I’m no reviewer, and I only played an early beta build wayyyy back before E3, but I would totally recommend this game to strategy fans. I’ll be picking it up.

{Disclaimer: This is based on about 5-6 hours of playing around with the gold master a few weeks ago. I didn’t have enough time to really confirm the conclusions below. This is not a review!}

I agree with Brian that it’s a neat little game. It may look like an RTS from a cursory look at screenshots, but it’s actually turn-based in the most classic sense of the word. It’s basically a boardgame with really polished 3D graphics. It feels a lot like the Battle Isle games, with a bit of Empire thrown in.

There is about a page of backstory in the manual so I may not be doing justice to the extensive motivations for why two factions with the same basic types of units are at war with each other, but the non-fiction part of the game works pretty well. You have cities which generate production points ($), with which you buy units. The units are rated for movement, damage, hitpoints, and range. Players take turns moving/firing all of their units (a unit moves, then fires).

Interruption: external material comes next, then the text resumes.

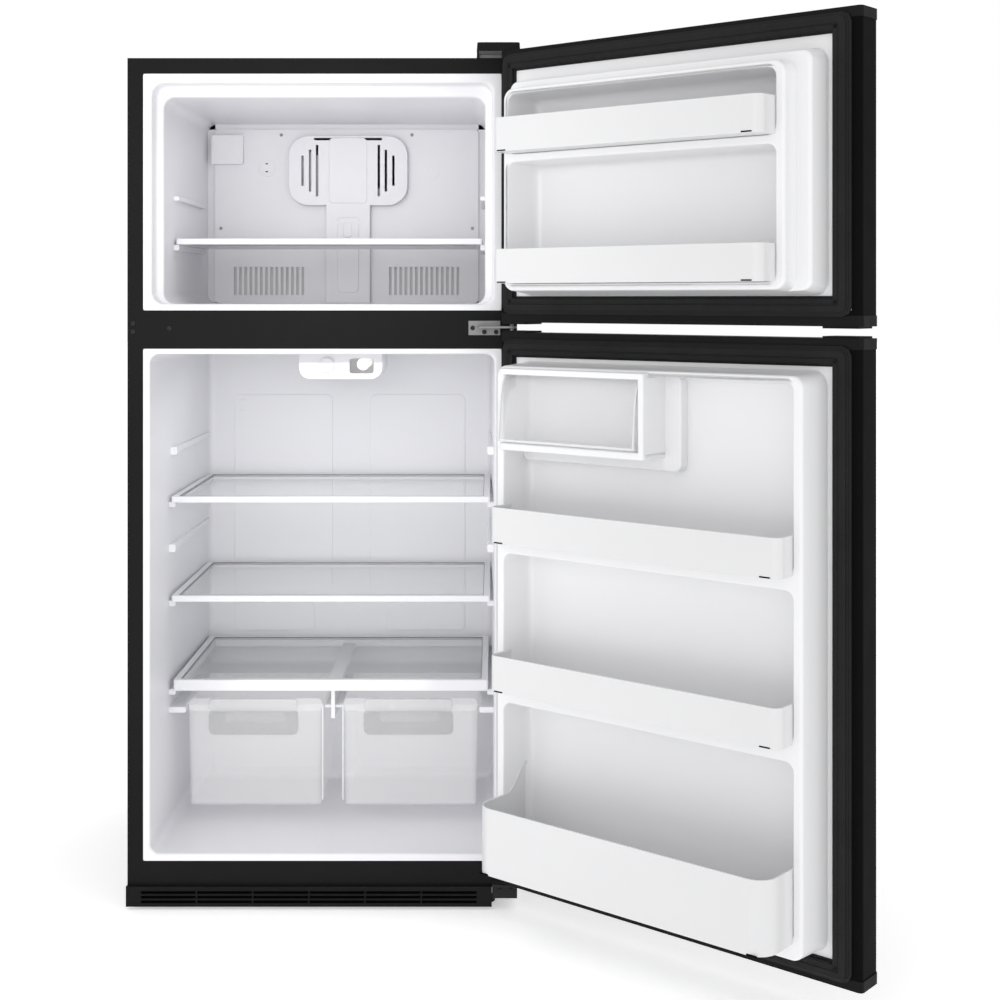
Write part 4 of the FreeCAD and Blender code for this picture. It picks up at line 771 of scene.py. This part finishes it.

Combat resolution has no chance element, so a light armored vehicle will always do one point of damage, a tank will always do two, a rocket launcher will do three, etc. Because of this, and the fact that units can only move, fire, or move/fire (but not fire and then move), it plays like a boardgame where you can undo, redo, or take back any number of moves (since there will never be any “re-rolls”). The interface does a great job of letting you click around and adjust things without having to hit a bunch of buttons: if you try to move a unit which has already fired, the game will let you know that the fire will be undone. You can click on any unit to undo its move, or sequentially “rewind” through your turn so that units don’t block each other in taking back their moves.

Like Brian said, it feels like chess in that slight differences between moves can make a big difference. An enemy “heavy bot” may have three hitpoints left, and you have two tanks that can kill it. You’re wasting one damage point in that case, so you may want to bring in an LAV to finish the bot off and use the second tank for something else. The game encourages the kind of endless pondering of moves that some people find totally engrossing and others find excruciatingly boring.

There are a number of neat mechanics that make the choices more varied: maps are divided up into nations of one city each, and if you violate a neutral nation’s territory, the other player can use that nation’s resources to build “guerrilla units” which he controls. At the beginning of the game you’re assigned “secret allies” (in the form of neutral nations) and disclose them throughout the game, whereupon you get to place that nation’s units and they join your side.

The maps are pretty varied, with different amount of water affecting the types of units you build. The unit mix is reasonably broad, but limited enough to give you clear-cut production decisions to make.

With all that said, some things bothered me about this game. First, the combination of movement rates and map terrain can lead to a lot of congestion in the middle game, much like on the strategic map of the original Shogun: Total War. Ranged units have a big advantage when this happens, and because a unit can only move before it fires, it’s hard to take advantage of fast units like tanks. The decision to have light armored vehicles move half as fast as tanks, do half as much damage, cost half as much, yet have only 20% fewer hitpoints leads to some weird situations and contributes to this congestion. This makes the game feel even more like a boardgame because there is no “raiding” in the sense of striking quickly and then withdrawing: everything is very set-piece.

Second, the units themselves suffer from that “generic sci-fi” look and feel that makes the game feel a bit bland. The factions have exactly the same kind of units (just different names and slightly different models), which just accentuates the whole boardgame thing. There aren’t really any hooks besides the general game concept.

This game will probably get some Moonbase-Commander-style reviews where someone will play the free copy he got that day for five minutes and complain about how the turns are “stupid” or how he hates that there are bombers but not fighters, or that it’s just not the game he was hoping it would be after looking at the box. There may be real balance issues, or the gameplay problems I saw in the midgame may go away with better play. Who knows - maybe a real reviewer will figure this out. It kind of feels like a game I’d imagine Kevin Perry and Jason Lutes coming up with together over lunch at the Shadow Watch Revival Society.

Two small corrections to this: You don’t plot your moves and then have them executed. You just move each unit sequentially. Move your tank, fire your tank. Move your rocket launcher, fire your rocket launcher. When you’re done, you purchase new units, and then it’s your opponent’s turn to move/fire his entire army (+navy + air force).

Also, while there are scenarios which are pretty small and are limited to taking over a single base or defending a single territory, there are much larger “world war” games in which you have allies and need to fight over large amounts of territory. This is where the game is like Empire. When I was trying the game out, it seemed like a lot depended on which countries ended up as your allies: if you got a good placement, your could quickly take over a neutral and then gang up on the next country. The smallest of the world war maps took me an hour. The next larger one I never finished. There are also some campaigns where you start with small scenarios (defend this city and take back that city) and build up to much larger ones, but I didn’t get far in those. Because of the way the system works (no luck) the scenarios seem pretty much puzzle games.

Anyway, the game may have changed a lot since Brian saw it at E3, so I wanted to clarify those two things. Also, the woman with the Russian accent who tells you that you forgot to move a unit or that you haven’t purchased any reinforcements sounds pretty sexy. Much better than Flanker 2.0. The whole interface is just rock and roll.

Actually, Bruce, it’s more likely that I’m just a dunderhead and forgot exactly how things worked. :oops: Thanks for setting things straight.

And I can’t believe they kept the Russian woman! I totally would have re-recorded her v/o if we had released the game! It’s awful.